Kini pemerintah DKI bukan hanya menghadapi krisis politik, tetapi juga menghadapi ancaman krisis anggaran. Tahun 2014 faktanya penyerapan APBD DKI menunjukkan tingkat serapan terendah sepanjang sejarah. Ada kenyataan yang muncul bahwa kepemimpinan Jokowi Ahok baru berhasil dari sisi menjaga kepercayaan masyarakat dan menumbuhkan harapan, tetapi belum benar-benar mengantarkan keberhasilan.
Tugas pemimpin di mana pun adalah mencari solusi atas semua permasalahan yang terjadi dengan risiko terkecil buat masyarakat. Jika seorang sopir saat menghadapi tebing longsor langsung memilih putar balik dan terus mengutuk tebing yang longsor maka dia hanyalah seorang sopir. Dia bukan seorang pemimpin perjalanan, yang tugas utamanya adalah mengantarkan penumpang sampai ke titik yang dituju.
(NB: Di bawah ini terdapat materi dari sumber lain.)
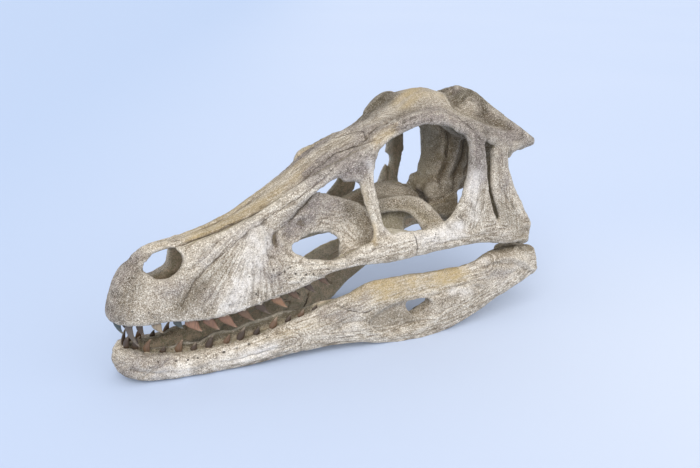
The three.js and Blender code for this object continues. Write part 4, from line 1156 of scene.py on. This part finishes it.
# Cuts closed shapes out of a piece, and leaves a plain mesh.
def cutAway(piece, shapes):
    points, faces, _ = gather([(p, f, np.zeros(len(p))) for p, f in shapes])
    cutter = newObject("cutter", points, faces)
    cut = piece.modifiers.new("cut", "BOOLEAN")
    cut.operation = "DIFFERENCE"
    cut.solver = "MANIFOLD"
    cut.object = cutter
    done = piece.evaluated_get(bpy.context.evaluated_depsgraph_get())
    old, piece.data = piece.data, bpy.data.meshes.new_from_object(done)
    piece.modifiers.clear()
    bpy.data.meshes.remove(old)
    bpy.data.objects.remove(cutter)


# The skin is lifted by creases and pits, by soft swellings and small bumps, and by the grain. Then the
# sockets and holes are cut, and what the finish needs is written on the points that are left.
def finishBone(piece, creases, pits, cuts):
    points, normals = readPoints(piece), readNormals(piece)
    bumps = sum(height * roughness(points, size, seed) for height, size, seed in skin["bumps"])
    bumps += skin["grain"] * writeGrain(piece, points, normals)
    lift = creaseLift(points, normals, creases, pits) + bumps
    writePoints(piece, points + normals * lift[:, None])
    cutAway(piece, cuts)
    points, normals = readPoints(piece), readNormals(piece)
    writeCracks(piece, points, normals, creases)
    writePits(piece, points, normals, pits)
    writeTones(piece, points, normals, readNumber(piece, "inward"))
    writeGrain(piece, points, normals)
    smoothFaces(piece)


# The rods that cut the windows of a piece.
def windowRods(windows):
    rods = []
    for outline, ends, *only in windows.values():
        smooth = smoothRows(outline + outline[:1], 8)[:-1]
        rods += [rod(smooth, 1, *sorted(end * side for end in ends)) for side in only or bothSides]
    return rods


def makeCranium():
    bands = []
    for name, stations in cranium["middleBands"].items():
        outward = cranium["outward"].get(name, (0, 0, 1))
        points, faces, inward = boneBand(stations, 1, outward)
        bands.append((points, faces, np.maximum(inward, cranium["inner"].get(name, 0))))
    for side in bothSides:
        extra = cranium["rightBands" if side > 0 else "leftBands"]
        for stations in {**cranium["sideBands"], **extra}.values():
            bands.append(boneBand(stations, side, (0, 1, 0)))
        extra = cranium["rightPlates"] if side > 0 else {}
        for stations in {**cranium["plates"], **extra}.values():
            points, faces, inward = boneBand(stations, side, (0, 1, 0), cranium["plateSquareness"])
            bands.append((points, faces, np.maximum(inward, cranium["plateInner"])))
    piece = oneSkin("craniumBone", bands, cranium["faceSize"])
    cutAway(piece, windowRods(cranium["windows"]))
    reskin(piece, cranium["faceSize"])
    fillCreases(piece, cranium["fillRounds"])
    ironOut(piece, cranium["ironRounds"])
    upper, hole = teeth["upper"], cranium["spinalHole"]
    cuts = [socketPost(upper, i, side) for side in bothSides for i in range(len(upper["places"]))]
    cuts.append(rod(circle(0, hole["z"], hole["radius"]), 0, hole["from"], hole["to"]))
    finishBone(piece, cranium["creases"], cranium["pits"], cuts)
    return piece


# The soft hollow in the outer face of a jaw half, in front of its window.
def pressHollow(piece):
    hollow = jaws["hollow"]
    points = readPoints(piece)
    dx = (points[:, 0] - hollow["middle"][0]) / hollow["length"]
    dz = (points[:, 2] - hollow["middle"][1]) / hollow["height"]
    outer = smoothStep(0.85, 0.3, readNumber(piece, "inward"))
    points[:, 1] += hollow["depth"] * smoothStep(*hollow["edge"], np.hypot(dx, dz)) * outer
    writePoints(piece, points)


# A jaw half stands on the table at height 0, and stops just short of the other half at the chin.
def makeJaw(side):
    rear = jaws["leftRear"] if side < 0 else jaws["rightRear"]
    body = boneBand(jaws["front"] + rear, side, (0, 1, 0), jaws["squareness"], around=jaws["around"])
    ridge = boneBand(jaws["innerRidge"], side, (0, 1, 0))
    points, faces, inward = boneBand(jaws["toothWall"], side, (0, 1, 0))
    wall = (points, faces, np.maximum(inward, jaws["wallInner"]))
    name = "leftJawBone" if side < 0 else "rightJawBone"
    piece = oneSkin(name, [body, ridge, wall], jaws["faceSize"])
    if side < 0:
        cutAway(piece, windowRods(jaws["windows"]))
        reskin(piece, jaws["faceSize"])
    fillCreases(piece, jaws["fillRounds"])
    ironOut(piece, jaws["ironRounds"])
    if side < 0:
        pressHollow(piece)
    hinge, lower = jaws["hinge"], teeth["lower"]
    ends = sorted((hinge["out"] + end * hinge["length"] / 2) * side for end in (-1, 1))
    cuts = [socketPost(lower, i, side) for i in range(len(lower["places"]))]
    cuts.append(rod(circle(hinge["x"], hinge["z"], hinge["radius"]), 1, *ends))
    finishBone(piece, jaws["creases"], jaws["pits"], cuts)
    points = readPoints(piece)
    points[:, 2] = np.maximum(points[:, 2], 0)
    points[:, 1] = side * np.maximum(points[:, 1] * side, jaws["chinGap"])
    writePoints(piece, points)
    return piece


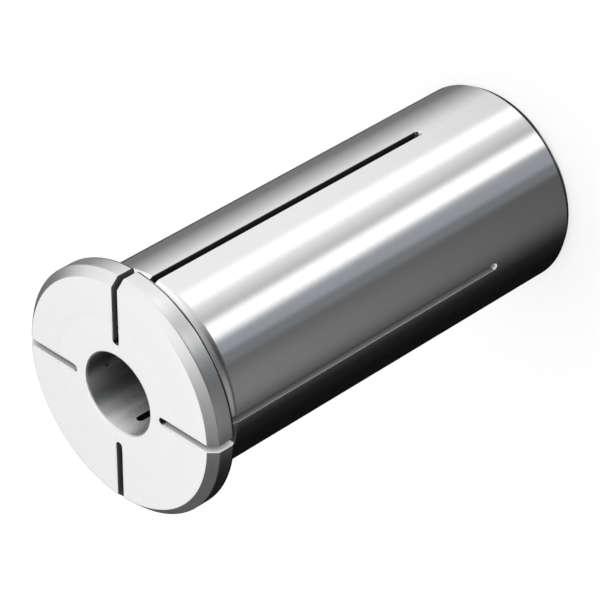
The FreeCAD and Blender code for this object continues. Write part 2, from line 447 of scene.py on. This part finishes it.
def tool_marks_group():
    """Fine lines left round the axis by a lathe tool or a grinding wheel.

    Across is 0 where the lines follow one another along the axis, as on the shank, and 1 where
    they follow one another outwards, as on a face.
    """
    tree, given, out = new_group(
        "tool_marks",
        [("Across", "NodeSocketFloat", 0.0),
         ("Pitch", "NodeSocketFloat", 0.1),
         ("Wander", "NodeSocketFloat", 0.1)],
        [("Height", "NodeSocketFloat"), ("Tone", "NodeSocketFloat")])
    place = node(tree, "ShaderNodeTexCoord", "place").outputs["Object"]
    parts = node(tree, "ShaderNodeSeparateXYZ", "axes", {"Vector": place})
    flat = node(tree, "ShaderNodeCombineXYZ", "flat",
                {"X": parts.outputs["X"], "Y": parts.outputs["Y"]})
    radius = node(tree, "ShaderNodeVectorMath", "radius", {0: flat.outputs["Vector"]},
                  operation="LENGTH").outputs["Value"]
    along = node(tree, "ShaderNodeMix", "along", {
        "Factor": given.outputs["Across"], "A": parts.outputs["Z"], "B": radius}).outputs["Result"]
    round_part = node(tree, "ShaderNodeVectorMath", "round_part",
                      {0: flat.outputs["Vector"]}, operation="NORMALIZE").outputs["Vector"]
    wander = node(tree, "ShaderNodeVectorMath", "wander", {
        0: round_part, "Scale": given.outputs["Wander"]}, operation="SCALE").outputs["Vector"]
    per_pitch = node(tree, "ShaderNodeMath", "per_pitch", {
        0: along, 1: given.outputs["Pitch"]}, operation="DIVIDE").outputs["Value"]
    line = node(tree, "ShaderNodeCombineXYZ", "line", {"Z": per_pitch}).outputs["Vector"]
    spot = node(tree, "ShaderNodeVectorMath", "spot", {0: wander, 1: line},
                operation="ADD").outputs["Vector"]
    fine = node(tree, "ShaderNodeTexNoise", "fine", {
        "Vector": spot, "Scale": 1.0, "Detail": 4.0, "Roughness": 0.65}).outputs["Fac"]
    broad = node(tree, "ShaderNodeTexNoise", "broad", {
        "Vector": spot, "Scale": 0.13, "Detail": 2.0, "Roughness": 0.5}).outputs["Fac"]
    tree.links.new(fine, out.inputs["Height"])
    tree.links.new(broad, out.inputs["Tone"])
    return tree


MARKS = tool_marks_group()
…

Saya memilih aktif mengingatkan Ahok, karena saya berkeyakinan dia adalah pemimpin perjalanan, bukan hanya sopir. Ahok harus ditegur dan diingatkan, agar lebih berhati-hati karena korban semua langkahnya bukanlah dirinya sendiri, tetapi harapan masyarakat yang begitu tinggi.